Dr. Klaus Heer

20min online vom 9. Februar 2013
Stacks Image 94083

«Auch offene Beziehungen werden langweilig»

Abenteuer ausserhalb der Partnerschaft sollen emotionale und sexuelle Langeweile verhindern. Für Paartherapeut Klaus Heer sind offene Beziehungen trotzdem zum Scheitern verurteilt.

INTERVIEW: EMIL KELLER
Kann ein Mensch in einer monogamen Beziehung ein Leben lang glücklich bleiben?

Klaus Heer: Kommt drauf an, was man sich unter glücklich sein vorstellt. Wenn man sich ausmalt, ein Leben lang verliebt zu sein, dann ist es unmöglich. Diese Phase dauert durchschnittlich nur 90 Tage. In dieser Zeit sind wir hormonbetrunken. Danach kommt man wieder zur Vernunft.

Also verliebt man sich während einer längeren Beziehung wahrscheinlich mal in eine andere Person. Wäre eine polyamore Beziehung dann nicht die Lösung?

Ich glaube nicht, dass solche Beziehungen auf Dauer funktionieren. Es werden zwar immer wieder Erfolgsgeschichten erzählt. Das sind aber höchstens Gerüchte von Geschäftemachern. Partnervermittlungen sind daran interessiert, den Umsatz möglichst hochzuhalten.

Wir haben mit einem polyamoren Paar gesprochen, das nach drei Jahren immer noch glücklich ist.

Was sind schon drei Jahre? Die Frage ist, wie sie die nächsten Jahrzehnte überstehen. Man sollte sich auf den gesunden Menschenverstand verlassen. Jemand, der liebt, der will und kann diese Person nicht mit jemand anderem teilen. Es gibt Leute, die wagen diesen ideologisch tollkühnen Sprung.

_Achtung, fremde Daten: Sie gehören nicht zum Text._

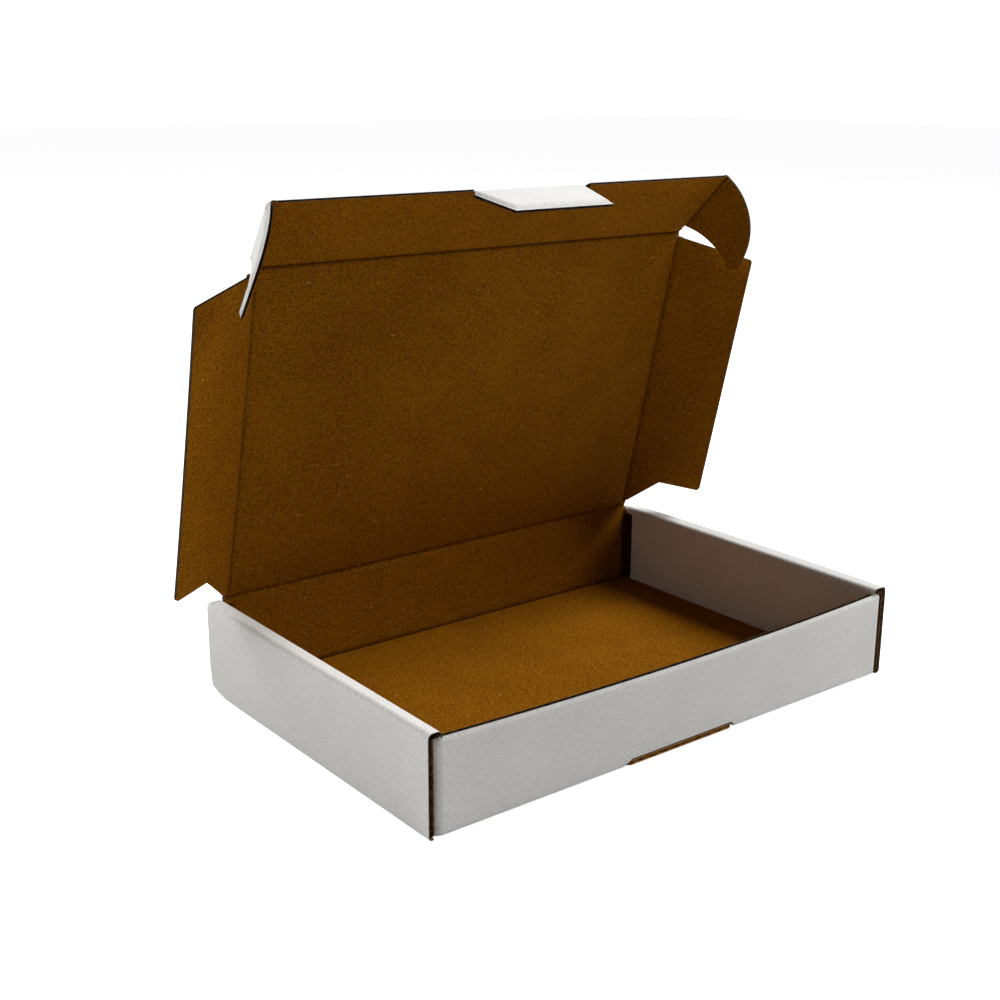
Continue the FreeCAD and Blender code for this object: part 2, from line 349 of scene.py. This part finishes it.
def strip_distance(x):
    """Distance along the strip of a point of the floor."""
    floor = (strip_line[2] < board / 2 + hair) & (np.abs(strip_line[1]) < outer_wall - flat_end)
    return np.interp(x, strip_line[1][floor], strip_line[0][floor])


slot_near, slot_far = inner_wall - board / 2 - play, inner_wall + board / 2 + play
marks = [slot_near, slot_far, wrapped - play, wrapped + play]
strip_run = np.union1d(strip_line[0], strip_distance(np.array(marks + [-x for x in marks])))
strip_x, strip_z = on_line(strip_line, strip_run)[:2]
on_floor = strip_z < board / 2 + 2 * hair
inner_part = (np.abs(strip_x) < inner_wall + hair) & (strip_z > board) \
    & (strip_z < height - board - roll_depth)
ends = np.where(inner_part, inner_wall_end, width / 2)
ends = np.where(on_floor & (np.abs(strip_x) < wrapped), floor_end, ends)
back_ends = np.where(inner_part, inner_wall_back, ends)
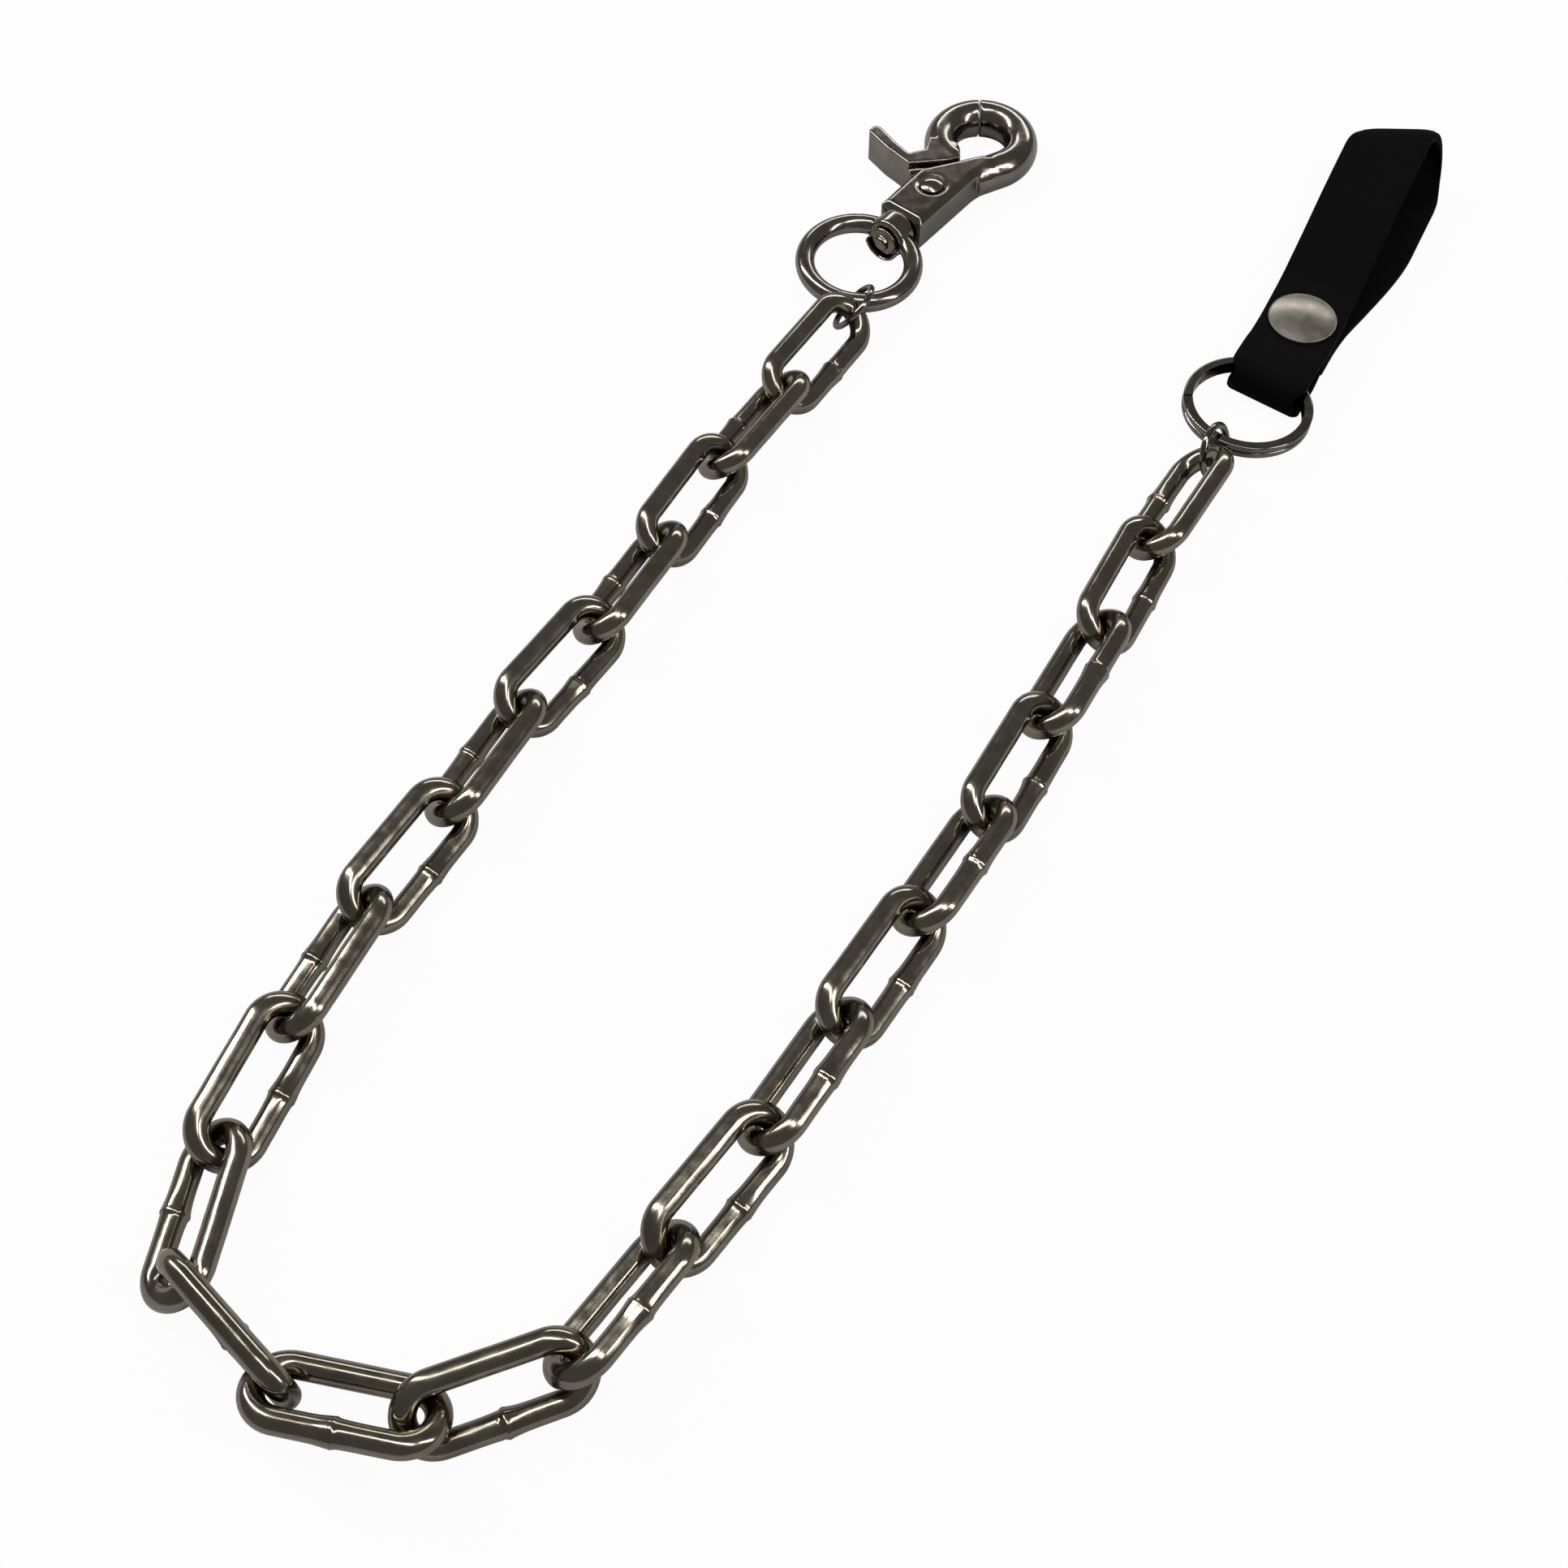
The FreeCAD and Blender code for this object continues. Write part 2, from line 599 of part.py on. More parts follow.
def strap():
    """Front layer, the fold round the ring and the flap under the snap."""
    fold_r = fold_height() / 2
    fold_x = fold_inside_x() + fold_r - LEATHER / 2
    low = FLOOR_GAP + LEATHER / 2
    high = low + fold_height()
    flap_end = SNAP_DISTANCE + SNAP_CAP_D / 2
    left = fold_x - fold_r
    ramp_foot = SPLIT_RING_D / 2 + RAMP_CLEAR
    ramp_top = SNAP_DISTANCE - SNAP_CAP_D / 2 + 0.4
    path = [
        (flap_end, FLAP_Z, 0),
        (ramp_top, FLAP_Z, 3),
        (ramp_foot, low, 3),
        (left, low, fold_r - 0.01),
        (left, high, fold_r - 0.01),
        (ramp_foot, high, 12),
        (ramp_top - 1.2, FRONT_Z, 6),
        (SNAP_DISTANCE + SNAP_CAP_D / 2 + 4, FRONT_Z, 30),
        (CROWN_DISTANCE - 24, CROWN_Z + CROWN_MID_R - 4.4, 60),
        (CROWN_DISTANCE + CROWN_MID_R, CROWN_Z + CROWN_MID_R + 0.4, CROWN_MID_R - 1.2),
        (CROWN_DISTANCE + CROWN_MID_R, CROWN_Z, 0),
    ]
    leather = ribbon(path, LEATHER, STRAP_WIDTH)
    snap_at = vec(SNAP_DISTANCE, SNAP_Y)
    hole = disc(POST_D / 2 + RIVET_HOLE_CLEAR, FRONT_Z - LEATHER, FRONT_Z + LEATHER)
    socket_hole = disc(socket_barrel_r() + RIVET_HOLE_CLEAR, FLAP_Z - LEATHER, FLAP_Z + LEATHER / 2)
    return leather.cut(placed(hole.fuse(socket_hole), FreeCAD.Placement(snap_at, FreeCAD.Rotation())))


def strap_tongue():
    """Back layer: from the crown down, along the surface, to past the snap."""
    low = FLOOR_GAP + LEATHER / 2
    path = [
        (CROWN_DISTANCE + CROWN_MID_R, CROWN_Z, 0),
        (CROWN_DISTANCE + CROWN_MID_R, low, CROWN_MID_R - 0.3),
        (SNAP_DISTANCE + SNAP_CAP_D, low, 40),
        (SNAP_DISTANCE + SNAP_CAP_D / 2, TONGUE_Z, 20),
        (SNAP_DISTANCE - TONGUE_PAST_SNAP, TONGUE_Z, 0),
    ]
    leather = ribbon(path, LEATHER, STRAP_WIDTH)
    hole = disc(POST_D / 2 + RIVET_HOLE_CLEAR, 0, TONGUE_Z + LEATHER)
    hole.translate(vec(SNAP_DISTANCE, SNAP_Y))
    return leather.cut(hole)


def socket_barrel_r():
    return STUD_HEAD_D / 2 + SNAP_CLEAR + SOCKET_WALL


def snap_cap():
    """Domed cap with the rivet barrel that holds the socket."""
    top = FRONT_Z + LEATHER / 2
    rim_top = top + SNAP_RIM
    head = disc(SNAP_CAP_D / 2, top, rim_top)
    head = head.fuse(dome(SNAP_CAP_D - 0.6, SNAP_CAP_HEIGHT - SNAP_RIM, rim_top))
    barrel = disc(POST_D / 2, FLAP_Z + LEATHER / 2, top)
    return head.fuse(barrel)


def snap_socket():
    """Spring socket let into the flap, closed by the stud from below."""
    bottom = FLAP_Z - LEATHER / 2 - SOCKET_FLANGE
    top = FLAP_Z + LEATHER / 2
    flange = disc(SOCKET_D / 2, bottom, FLAP_Z - LEATHER / 2)
    barrel = disc(socket_barrel_r(), bottom, top)
    bore = disc(STUD_HEAD_D / 2 + SNAP_CLEAR, bottom, top - SOCKET_ROOF)
    return flange.fuse(barrel).cut(bore)


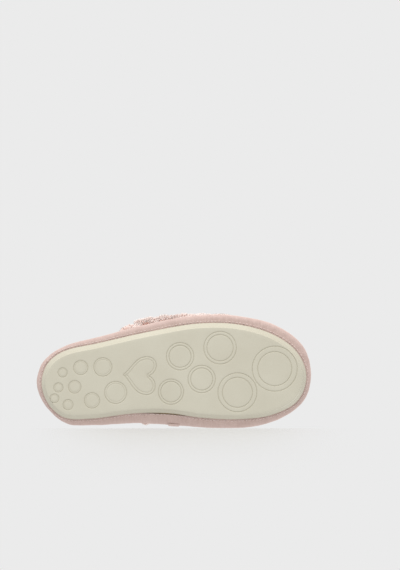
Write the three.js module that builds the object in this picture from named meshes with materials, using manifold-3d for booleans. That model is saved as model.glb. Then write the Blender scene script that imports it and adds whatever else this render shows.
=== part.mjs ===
// Open-back house slipper for the right foot: a moulded outsole with ring recesses, a foam
// footbed bound all round with a soft tape, a plush vamp over the forefoot and a fabric bow.
// Millimetres. +Z is up, the toe points along -Y and the outer side of the foot is -X.
// The origin is on the ground under the middle of the slipper.
import * as THREE from "three";
import { mergeVertices } from "three/addons/utils/BufferGeometryUtils.js";
import Module from "manifold-3d";

const wasm = await Module();
wasm.setup();

// ---- Driving dimensions -------------------------------------------------------------------
const FOOTBED_LENGTH = 263; // heel to toe over the bound edge
const FOOTBED_WIDTH = 110; // widest, across the ball
const END_OVERHANG = 5; // of the footbed past the outsole's upper edge, at heel and toe
const SIDE_OVERHANG = 8; // the same at the sides
const GAP = 0.3; // between neighbouring pieces

const OUTSOLE_RIM = 8.4; // height of the outsole's upper edge
const TREAD_INSET = 4.8; // from the outsole's upper edge in to the tread face
const TREAD_BEVEL = 0.8; // at the tread face's edge
const WELT_HEIGHT = 2.6; // height of the fine line round the outsole's side
const WELT_STEP = 0.8; // how far the side steps in above that line
const RECESS_DEPTH = 0.8; // of the rings and the heart

const TAPE = 0.8; // binding tape's thickness
const TAPE_FLANGE = 11; // how far the tape reaches in over and under the footbed
const TAPE_JOIN = 10; // length of the tape's lapped end
const EDGE_ROUND = 3.2; // radius of the footbed's bound edge
const BOARD = 1.2;
const MIDSOLE = 3.4;
const COMFORT = 1.5;
const SOCK = 1.5;
const THREAD = 0.8; // seam thread's thickness
const SEAM_OUT = 1; // from the outsole's edge out to the seam

const PLUSH = 4.4; // plush fabric with its pile pressed down
const INTERLINING = 1.8;
const LINING = 1.6;
const VAMP_INSET = 2.2; // from the bound edge in to the plush
const BULGE_OUTER = 22; // how far the rib's handle leans out at the throat's outer end
const BULGE_INNER = 10; // the same at its inner end
const BULGE_TOE = 3; // the same at the toe
const THROAT_HEIGHT = 64; // plush surface above the footbed at the top of the throat
const VAMP_LENGTH = 123.5; // from the toe's tip back to the throat's top
const WING_OUTER = 171.5; // from the toe's tip back to the throat's outer end
const WING_INNER = 159.5; // the same to its inner end
const THROAT_TRIM = 6; // thickness of the rolled trim round the throat
const TOE_LEAN = 3; // how far to the inner side of the middle that turn is
const TOE_HEIGHT = 19; // plush surface above the footbed where the vamp turns down
const TOE_TURN = 24.5; // from the toe's tip back to where the vamp turns down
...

Doch geht das höchstens ein oder zwei Jahre gut.

Warum funktioniert es nicht?

Die naive Idee ist, dass beide Partner sich gleichzeitig nach aussen verlieben. Schön wärs! Einer fällt immer raus, lebt im Schatten des anderen. Am Anfang ist das vielleicht spannend, man kann sich aufregende Dinge erzählen. Doch irgendwann wird das langweilig.

Sind also alle Beziehungsformen auf die Dauer zur Langeweile verurteilt?

Wenn man mit Investitionen knapp und geizig ist, hat das zur Folge, dass Beziehungen langweilig werden. Die Spannung ist dann weg. Man muss zusammen suchen, was es braucht, damit die Beziehung wieder gut wird.

Hatten Sie auch schon polyamuröse Paare in der Therapie?

Ja, schon einige. Sie sind meist überfordert mit der eigenen Weltanschauung. Sie müssen einen ideologischen Graben überspringen, doch der Graben ist viel zu breit. Meistens fühlt sich einer der Partner zu etwas gedrängt, das er eigentlich gar nicht will. Das kann verletzend sein. Und zerstörerisch für die Beziehung.

Haben Sie sich schon überlegt eine offene Beziehung zu führen?

Noch nie. Dabei habe ich doch die 68er Bewegung miterlebt.

Warum ist uns dieser Gedanke so fremd?

Monogamie ist das offizielle gesellschaftliche Konzept. Der Sozialpsychologe Erich Fromm sah die Ehe als Zivilisationsschablone: Man muss nichts überlegen, sondern kann alles übernehmen. Die meisten monogamen Paare haben kein eigenes Beziehungskonzept. Paare in einer offenen Beziehung kommen nicht darum herum, über die Verfassung ihrer Beziehung zu sprechen und die Fundamente zu definieren.

Also hat die offene Beziehung doch Vorteile.

Abseits der Trampelpfade kann man reiche Erfahrungen machen. Man sollte sich dabei nicht vom Vatikan oder anderen Besserwissern wie mir einschränken lassen. Sonst beschneidet man sich das eigene Leben. Doch es ist eine gewaltige Herausforderung. Und vergessen Sie nicht: Auch die ganz gewöhnliche Ehe kann ein Abenteuer werden. Sobald man nämlich entdeckt, dass man den eigenen Partner überhaupt nicht kennt. Selbst nach vielen Jahren in gemeinsamen vier Wänden.

Sie glauben also nicht, dass polyamuröse Beziehungen eines Tages zur Norm werden?

Doch das könnte sein. In 400 bis 500 Jahren ist es denkbar.